Nick Campbell (Trinity College Dublin)

This paper describes recent work on the automatic extraction of visual and audio parameters relating to the detection of synchrony in discourse, and to the modelling of active listening for advanced speech technology. It reports findings based on image processing that reliably identify the strong entrainment between members of a group conversation, and describes techniques for the extraction and analysis of such information.

14:30Towards Flexible Representations for Analysis of Accomodation of Temporal Features in Spontaneous Dialogue Speech

Spyros Kousidis (Digital Media Center, Dublin Institute of Technology, Ireland)
David Dorran (Audio Research Group, Dublin Institute of Technology, Ireland)
Ciaran McDonnell (Digital Media Center, Dublin Institute of Technology, Ireland)
Eugene Coyle (Audio Research Group, Dublin Institute of Technology)

Current advances in spoken interface design point towards a shift towards more “human-like” interaction, as opposed to the traditional “push-to-talk” approach. However, human dialogue is characterized by synchrony and multi-modality, and these properties are not captured by traditional representation approaches, such as turn succession. This paper proposes an alternative representation schema for recorded (human) dialogues, which employs per frame averages of speaker turn distribution, in order to inform further analyses of temporal features (pauses and overlaps) in terms of inter-speaker accommodation. Preliminary results of such analyses are provided.

14:50Are we ‘in sync’: Turn-taking in collaborative dialogues

Štefan Beňuš (Constantine the Philosopher University, Nitra, Slovakia and Slovak Academy of Sciences, Bratislava, Slovakia)

We used a corpus of collaborative task oriented dialogues in American English to compare two units of rhythmic structure – pitch accents and syllables – within the coupled oscillator model of rhythmical entrainment in turn-taking proposed in Wilson & Wilson (2005). We found that pitch accents are a slightly better fit than syllables as the unit of rhythmical structure for the model, but we also observed weak support for the model in general. Some turn-taking types such as 'pause interruptions' and 'backchanneling' had more salient rhythmical characteristics than others.

15:10An Audio-Visual Attention System for Online Association Learning

Martin Heckmann (Honda Research Institute Europe GmbH)
Holger Brandl (Research Institute for Cognition and Robotics, University of Bielefeld)
Xavier Domont (University of Darmstadt, Institut für Automatisierungstechnik, FG Regelungstheorie)
Bram Bolder (Honda Research Institute Europe GmbH)
Frank Joublin (Honda Research Institute Europe GmbH)
Christian Goerick (Honda Research Institute Europe GmbH)

We present an audio-visual attention system for speech based interaction with a humanoid robot where a tutor can teach visual properties/locations (e.g "left") and corresponding, arbitrary speech labels.
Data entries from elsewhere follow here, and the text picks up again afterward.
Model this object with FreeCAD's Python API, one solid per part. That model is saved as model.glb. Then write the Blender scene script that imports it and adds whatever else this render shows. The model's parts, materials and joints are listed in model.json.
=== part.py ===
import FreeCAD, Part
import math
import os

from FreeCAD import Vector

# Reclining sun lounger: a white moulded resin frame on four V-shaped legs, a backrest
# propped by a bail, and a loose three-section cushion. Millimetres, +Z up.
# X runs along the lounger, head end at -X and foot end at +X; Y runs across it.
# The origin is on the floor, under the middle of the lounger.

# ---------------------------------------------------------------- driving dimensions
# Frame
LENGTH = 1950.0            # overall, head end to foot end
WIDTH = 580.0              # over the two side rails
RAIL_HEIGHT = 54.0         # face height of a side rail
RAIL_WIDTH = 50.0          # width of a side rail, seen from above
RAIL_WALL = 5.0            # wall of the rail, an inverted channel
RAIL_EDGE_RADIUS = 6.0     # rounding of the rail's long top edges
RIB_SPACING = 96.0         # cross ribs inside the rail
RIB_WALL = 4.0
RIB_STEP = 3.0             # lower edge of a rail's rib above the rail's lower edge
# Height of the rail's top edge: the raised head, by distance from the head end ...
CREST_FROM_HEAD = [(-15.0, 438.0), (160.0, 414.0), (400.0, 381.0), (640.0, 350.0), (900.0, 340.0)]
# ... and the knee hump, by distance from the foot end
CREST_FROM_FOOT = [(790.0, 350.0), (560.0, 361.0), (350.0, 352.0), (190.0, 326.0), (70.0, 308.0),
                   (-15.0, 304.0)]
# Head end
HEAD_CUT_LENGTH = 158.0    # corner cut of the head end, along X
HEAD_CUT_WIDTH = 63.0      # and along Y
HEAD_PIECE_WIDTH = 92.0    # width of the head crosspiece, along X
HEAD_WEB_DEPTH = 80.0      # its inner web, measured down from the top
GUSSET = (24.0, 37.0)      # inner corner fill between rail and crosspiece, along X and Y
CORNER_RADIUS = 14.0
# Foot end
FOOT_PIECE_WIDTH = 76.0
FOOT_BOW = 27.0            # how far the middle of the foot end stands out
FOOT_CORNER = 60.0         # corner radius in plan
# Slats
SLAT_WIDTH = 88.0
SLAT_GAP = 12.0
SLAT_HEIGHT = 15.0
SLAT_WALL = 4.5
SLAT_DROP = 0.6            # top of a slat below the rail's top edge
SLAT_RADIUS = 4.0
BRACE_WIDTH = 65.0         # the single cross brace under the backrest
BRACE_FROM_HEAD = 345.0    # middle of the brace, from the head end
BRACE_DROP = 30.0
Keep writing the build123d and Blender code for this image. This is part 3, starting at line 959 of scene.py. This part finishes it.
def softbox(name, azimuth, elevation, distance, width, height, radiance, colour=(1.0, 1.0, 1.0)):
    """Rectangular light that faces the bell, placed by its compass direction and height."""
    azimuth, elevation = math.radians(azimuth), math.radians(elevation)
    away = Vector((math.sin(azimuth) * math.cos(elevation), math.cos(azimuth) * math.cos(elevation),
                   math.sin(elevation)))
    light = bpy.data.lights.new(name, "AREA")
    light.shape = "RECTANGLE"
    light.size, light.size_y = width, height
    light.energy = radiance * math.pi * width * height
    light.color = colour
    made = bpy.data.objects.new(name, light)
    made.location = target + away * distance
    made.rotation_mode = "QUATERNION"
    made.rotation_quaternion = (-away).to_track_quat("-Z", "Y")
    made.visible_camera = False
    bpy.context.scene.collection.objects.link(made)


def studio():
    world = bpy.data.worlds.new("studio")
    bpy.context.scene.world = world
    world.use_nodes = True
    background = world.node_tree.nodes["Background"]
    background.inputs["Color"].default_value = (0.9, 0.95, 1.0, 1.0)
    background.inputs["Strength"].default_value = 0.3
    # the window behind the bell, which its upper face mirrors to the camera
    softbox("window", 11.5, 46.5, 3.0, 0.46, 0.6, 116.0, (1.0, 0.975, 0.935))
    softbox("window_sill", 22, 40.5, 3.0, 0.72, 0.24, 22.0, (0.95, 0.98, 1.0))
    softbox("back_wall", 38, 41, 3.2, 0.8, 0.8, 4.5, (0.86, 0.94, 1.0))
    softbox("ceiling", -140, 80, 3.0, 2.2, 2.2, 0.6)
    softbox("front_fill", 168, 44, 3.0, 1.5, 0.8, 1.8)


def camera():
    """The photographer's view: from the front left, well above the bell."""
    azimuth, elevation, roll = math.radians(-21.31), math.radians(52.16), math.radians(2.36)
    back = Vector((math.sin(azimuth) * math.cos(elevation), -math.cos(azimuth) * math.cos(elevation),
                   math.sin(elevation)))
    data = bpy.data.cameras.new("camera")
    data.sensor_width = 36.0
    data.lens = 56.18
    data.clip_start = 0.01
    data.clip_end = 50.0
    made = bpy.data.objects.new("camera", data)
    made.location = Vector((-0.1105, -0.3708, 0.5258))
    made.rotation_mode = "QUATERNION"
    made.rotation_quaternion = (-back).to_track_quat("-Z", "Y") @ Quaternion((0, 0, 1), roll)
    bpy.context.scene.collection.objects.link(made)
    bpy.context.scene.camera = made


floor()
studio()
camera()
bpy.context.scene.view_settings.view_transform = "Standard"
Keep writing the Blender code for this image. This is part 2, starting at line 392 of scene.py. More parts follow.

The acoustic signal is segmented via the attention system and speech labels are learned from a few repetitions of the label by the tutor. The attention system integrates bottom-up stimulus driven saliency calculation (delay-and-sum beamforming, adaptive noise level estimation) and top-down modulation (spectral properties, segment length, movement and interaction status of the robot). We evaluate the performance of different aspects of the system based on a small dataset.